Shouldn't have hurt anything. I've used high temp solders on high end rifles with much higher heat. No damage, as long as I put a close fitting wood dowel in the barrel to prevent scaling.

daengmei
04-22-2014, 08:20 PM
Many MN rear sight bases are soldered on (as well as pinned) so low temp heat should not be a problem.

zidave
04-22-2014, 08:50 PM
Many MN rear sight bases are soldered on (as well as pinned) so low temp heat should not be a problem.
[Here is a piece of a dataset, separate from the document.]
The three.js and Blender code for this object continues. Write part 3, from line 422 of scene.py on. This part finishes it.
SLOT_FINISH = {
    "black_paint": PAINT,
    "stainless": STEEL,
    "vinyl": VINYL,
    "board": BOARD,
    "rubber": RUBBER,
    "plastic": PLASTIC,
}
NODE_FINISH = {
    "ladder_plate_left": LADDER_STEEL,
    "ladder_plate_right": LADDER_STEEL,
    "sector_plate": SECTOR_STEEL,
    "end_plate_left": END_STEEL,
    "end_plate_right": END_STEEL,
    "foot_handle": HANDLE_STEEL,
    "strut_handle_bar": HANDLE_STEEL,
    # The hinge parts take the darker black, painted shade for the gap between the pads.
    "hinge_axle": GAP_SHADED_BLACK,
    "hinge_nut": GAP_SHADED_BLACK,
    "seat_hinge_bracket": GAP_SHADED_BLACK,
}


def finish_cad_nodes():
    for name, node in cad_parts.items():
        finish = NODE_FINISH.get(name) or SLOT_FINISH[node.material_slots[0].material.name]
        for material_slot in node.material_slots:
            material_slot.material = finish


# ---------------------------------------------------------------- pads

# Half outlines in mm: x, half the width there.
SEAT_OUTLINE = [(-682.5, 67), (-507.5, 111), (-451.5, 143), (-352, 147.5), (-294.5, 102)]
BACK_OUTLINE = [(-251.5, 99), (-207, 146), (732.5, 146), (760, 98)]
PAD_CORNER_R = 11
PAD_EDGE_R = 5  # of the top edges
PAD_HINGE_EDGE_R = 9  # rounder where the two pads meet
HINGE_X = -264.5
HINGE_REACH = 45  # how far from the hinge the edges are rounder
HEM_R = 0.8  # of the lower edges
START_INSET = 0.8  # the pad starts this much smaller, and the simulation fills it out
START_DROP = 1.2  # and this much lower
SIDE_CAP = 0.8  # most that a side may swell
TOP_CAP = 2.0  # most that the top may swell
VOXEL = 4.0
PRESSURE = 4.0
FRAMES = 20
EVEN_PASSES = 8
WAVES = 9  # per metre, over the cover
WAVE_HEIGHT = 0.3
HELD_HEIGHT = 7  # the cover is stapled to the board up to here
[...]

I already had that removed for my scope mount so that was not a problem.

imashooter2
04-22-2014, 08:56 PM
Well, I'm happy to be wrong, but I was concerned...

rodsvet
04-22-2014, 10:49 PM
I've fired the M60 in anger until the barrel glowed hot enough to light a cigarette. I wouldn't be too concerned about the heat used. Rod

freebullet
04-22-2014, 11:06 PM
Glad you got it out. I'm gunna bet you learned a few lessons there.

zidave
04-23-2014, 12:41 AM
Glad you got it out. I'm gunna bet you learned a few lessons there.

No doubt

shooterbob
04-23-2014, 02:54 AM
Something a smith showed me once with 22's stuck in a barrel was a hot air gun and heat the barrel. This guy had 12 rnds in a bbl and once heated they started pinging out of the barrel. Metal swells and bullet drops out or drives out easier. The 22's were compressed with air between them, so they came out moving fast.